Schlock Corridor: POSSESSION (1981)
"IF YOU HAD ONLY SEEN WHAT I SAW!"
This line is screamed by a distraught and bewildered character about ninety minutes into Andrzej Żuławski's Possession, and after the movie ended it's pretty much what I wanted to run down the sidewalk shouting at strangers. It's the kind of film that, as a film fan, you come across maybe a dozen times in your life. One of those movies where you just can't believe what you're watching, and you NEED to tell others all about it.
I'd heard the synopsis beforehand - a couple's marriage disintegrates as the result of an affair, before things take a turn for the supernatural - but I was unprepared for the way this movie just keeps rushing headlong toward the edge of sanity, then hurling itself off that precipice. Over and over, for 123 minutes. To quote author/friend of BMD Dan Whitehead, Possession is "one of those movies that clearly only made sense to the guy who made it." But to lump it in with personal "visions" like The Room or Glen or Glenda is to sell the film's technical and emotional merits very, very short.
In fact, it's startling just how much legitimate skill is here, in the service of utter madness. Sam Neill and Isabelle Adjani throw themselves into their performances as if their loved ones are being held hostage and will be shot in the head if the actors don't give each scene everything they've got. Neill is flat-out astonishing; I have to admit I'd mostly regarded the actor's wheelhouse as "calm voice of reason or authority" in whatever film he appears. Here, it's as if Klaus Kinski climbed into Sam Neill's handsome skin and takes it on a very dark ride. Neill's Mark comes unglued near the beginning of the film, having a nervous breakdown to rival Willard's in Apocalypse Now and, not unlike that film, we're then dismayed to discover that he's our touchstone for the remainder of the narrative.
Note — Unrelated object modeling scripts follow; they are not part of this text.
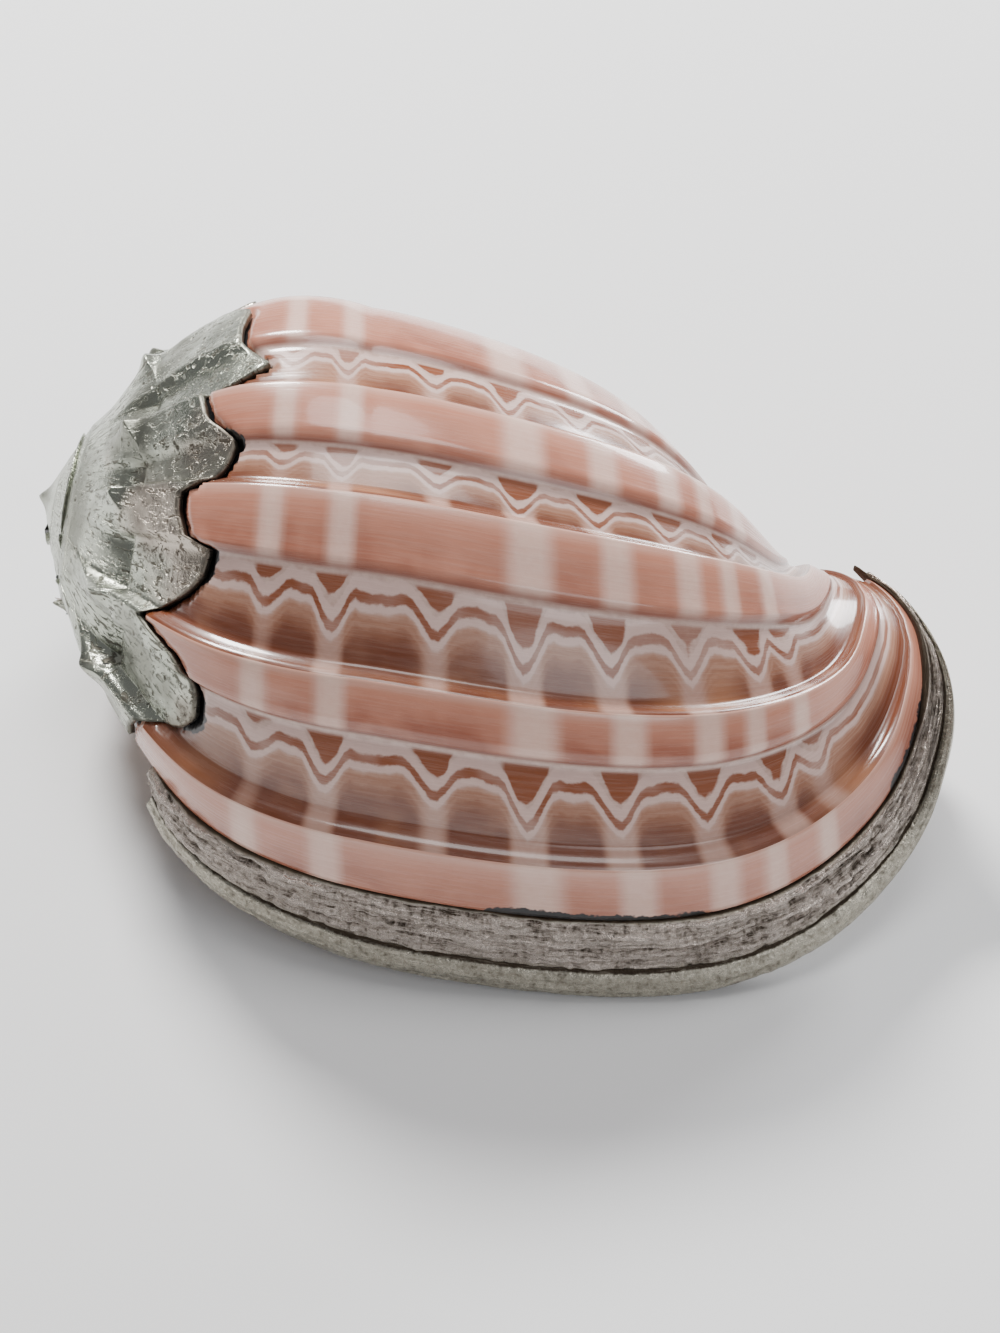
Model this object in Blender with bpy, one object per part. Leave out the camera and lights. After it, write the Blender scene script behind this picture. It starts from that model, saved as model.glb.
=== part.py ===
"""Silver-clad seashell: a harp shell with a silver cap on its spire and a silver band round its lip.

Run with blender --background --python part.py, or from the text editor. Metres, +Z up.
The shell lies as it rests on a table: aperture down, apex at -X, canal at +X, lip at -Y.

The form is a growth surface. A growth line is a profile of stations, from the suture to the
canal. It turns about the coiling axis by an angle theta, which is 0 at the lip and falls towards
the apex, and it shrinks on the way. Lengths in this file are in millimetres until place().
"""
import math

import bmesh
import bpy
import numpy as np
from mathutils import Matrix

# driving dimensions, mm and degrees
SHELL_SCALE = 1.0            # 1.0 gives a shell about 95 mm long
WALL = 1.6                   # wall of the shell at the belly
RIB_HEIGHT = 1.45            # crest of a rib above the valley beside it
SKIN = 0.75                  # silver on the spire and on the outside of the lip
SKIN_GAP = 0.30              # clear gap between the silver and the shell
HOLLOW_TURNS = (3.5, 7.0, 11.0, 16.0, 28.0, 45.0, 65.0, 90.0, 115.0, 140.0, 170.0, 200.0, 225.0)
CANAL_CLOSES = 0.45          # the hollow draws back from the canal as it goes in
ROLL = 18.73                 # rest pose: turn about the coiling axis, lip down
PITCH = 9.74                 # rest pose: apex up or down

# the growth line at the lip: name, distance from the apex along the axis, radius
LIP_STATIONS = (
    ("suture", 6.7, 11.7),
    ("ramp", 8.7, 17.8),
    ("shoulder", 11.3, 21.8),
    ("upper belly", 13.7, 24.5),
    ("high belly", 23.9, 34.8),
    ("belly", 37.1, 40.0),
    ("low belly", 51.2, 40.9),
    ("flank", 77.3, 36.2),
    ("front corner", 91.4, 23.5),
    ("fold crest", 93.8, 16.9),
    ("fold", 92.2, 14.1),
    ("canal end", 84.4, 12.6),
)
# the same stations one turn back, on the inner lip and the columella
INNER_STATIONS = (
    ("suture", 3.4, 6.1),
    ("ramp", 4.4, 9.3),
    ("shoulder", 5.7, 11.4),
    ("upper belly", 6.4, 11.9),
    ("high belly", 11.0, 16.0),
    ("belly", 18.5, 18.0),
    ("low belly", 28.5, 17.6),
    ("flank", 45.0, 13.6),
    ("front corner", 62.0, 10.2),
    ("fold crest", 75.0, 7.6),
    ("fold", 84.0, 5.6),
    ("canal end", 90.0, 3.4),
)
# growth per turn of the radius and of the height
OLD_GROWTH = 2.23            # every station, older whorls
YOUNG_RADIUS = (1.51, 3.17, 3.20)     # near the lip: at the shoulder, at mid profile, at the canal
YOUNG_HEIGHT = (1.65, 3.20, 2.22)
YOUNG_TURNS = 0.40           # the part of a turn over which young growth rules
GROWTH_KNOTS = (2 / 11, 0.5, 1.0)
# the growth line leans back towards the canal
LEAN = 121.9
LEAN_START = 0.5456
LEAN_POWER = 2.442
LEAN_TILT = -20.4
INNER_BLEND = (-150.0, -360.0)        # theta where the columella's profile begins and rules
FRONT_BLEND = (95.0, 120.0)  # both are this much nearer the lip at the canal end

# ribs on the last whorl: angle of the crest, width of the rib, from the lip back
LAST_RIBS = ((-25.0, 8.0), (-48.7, 8.5), (-76.8, 12.0), (-98.0, 11.5), (-132.2, 20.0))
RIB_STEP = 27.7              # spacing of the older ribs
RIB_WIDTH = 11.5
CALLUS_EDGE = (-322.0, -292.0)        # ribs fade out under the inner lip's callus
SUTURE_S = 0.29              # where the next whorl lies on a growth line
SPINE = 2.6                  # how far a rib's shoulder point stands out
TIP_AT = 92.0                # the columella's tip on the axis

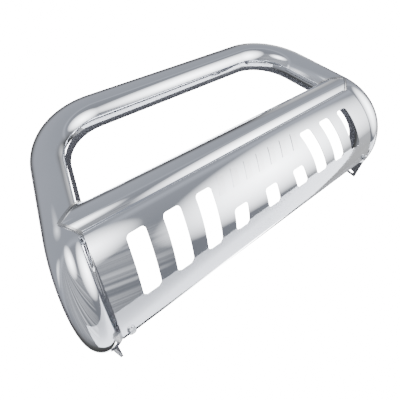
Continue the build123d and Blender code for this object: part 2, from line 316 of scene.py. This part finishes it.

Mark is being cuckolded by Heinrich (Heinz Bennent), a suave, tanned, New Age nonsense-spouting Lothario whose reaction to being confronted by Mark is to caress and embrace him. He's like a leathery, touchy-feely Anthony Hopkins, and brother, it WORKS. When Mark becomes violent, Heinrich beats his ass with some sort of show-stopping, effeminate martial arts. It's a scene which immediately made Heinrich my favorite thing in the movie, but he becomes even more amazing after learning the love triangle actually has a fourth side, sending him literally bouncing off the walls and demanding money from Mark "to restore my harmony."
Isabelle Adjani, as Mark's wife Anna, takes things to another level entirely. She's a woman coming apart at the seams - laughing, crying, self-mutilating as her extramarital transgression seemingly drives her to the brink of insanity. There's a scene which looks to have inspired a similar moment in Bad Lieutenant, in which Anna has a conversation with a figure of Christ on the cross, consisting only of wounded howls and grunts. She's also secretly fucking a tentacled monster in a dirty old apartment in Berlin. This plot detail, mind, is revealed nearly an hour into the film - a film which up until that point is a comparatively straightforward portrait of a marriage in ruins. The film's style is such that the revelation of her Lovecraftian Other-lover isn't that jarring; from very early on, you know you're watching a film in which anything can happen. Then Anna has a kind of miscarriage out of her ears and mouth in a subway tunnel.
Legend has it Ms. Adjani (who won an acting award at Cannes for this film) was so emotionally devastated by this shoot that she attempted suicide upon its completion. It's the kind of larger-than-life story that sounds as if it must be fictional - until you watch her in the movie. I'm convinced the story is true.
So, yeah, Possession is one of the craziest films I've ever seen, but there's not one moment that isn't 100% compelling. The movement and staging of every scene is like a series of hypnotic dance sequences, between actors delivering a very heightened reality and a Steadicam operator who probably died of exhaustion when production wrapped. The camerawork is dizzying and masterful, and it tells me that whatever issues Żuławski was working through (allegedly a divorce, surprise surprise), he wasn't operating in a vacuum. Cinematographers and performers just don't BRING IT the way they do here unless they're on board with the director's vision in mind, body and spirit. But the best compliment one can give the film is that it's a complete original. I sense no cinematic influences (though there is some thematic overlap; Cronenberg's The Brood comes to mind), no trends being followed. This is a singular work, and it's on the viewer to decide if they will embrace and celebrate the film's unique pleasures, or turn their noses up at two hours of often jaw-dropping cinematic insanity.
Possession was released on DVD a few years ago, but is currently out of print in the States. (edit: it was recently restored and released on Blu-ray.) I was privileged to catch a 35MM repertory screening hosted by Joseph A. Gervasi of Philly's Exhumed Films. Turner Classic Movies runs it occasionally late at night. I suggest finding it. Its rewards are strange, but bountiful.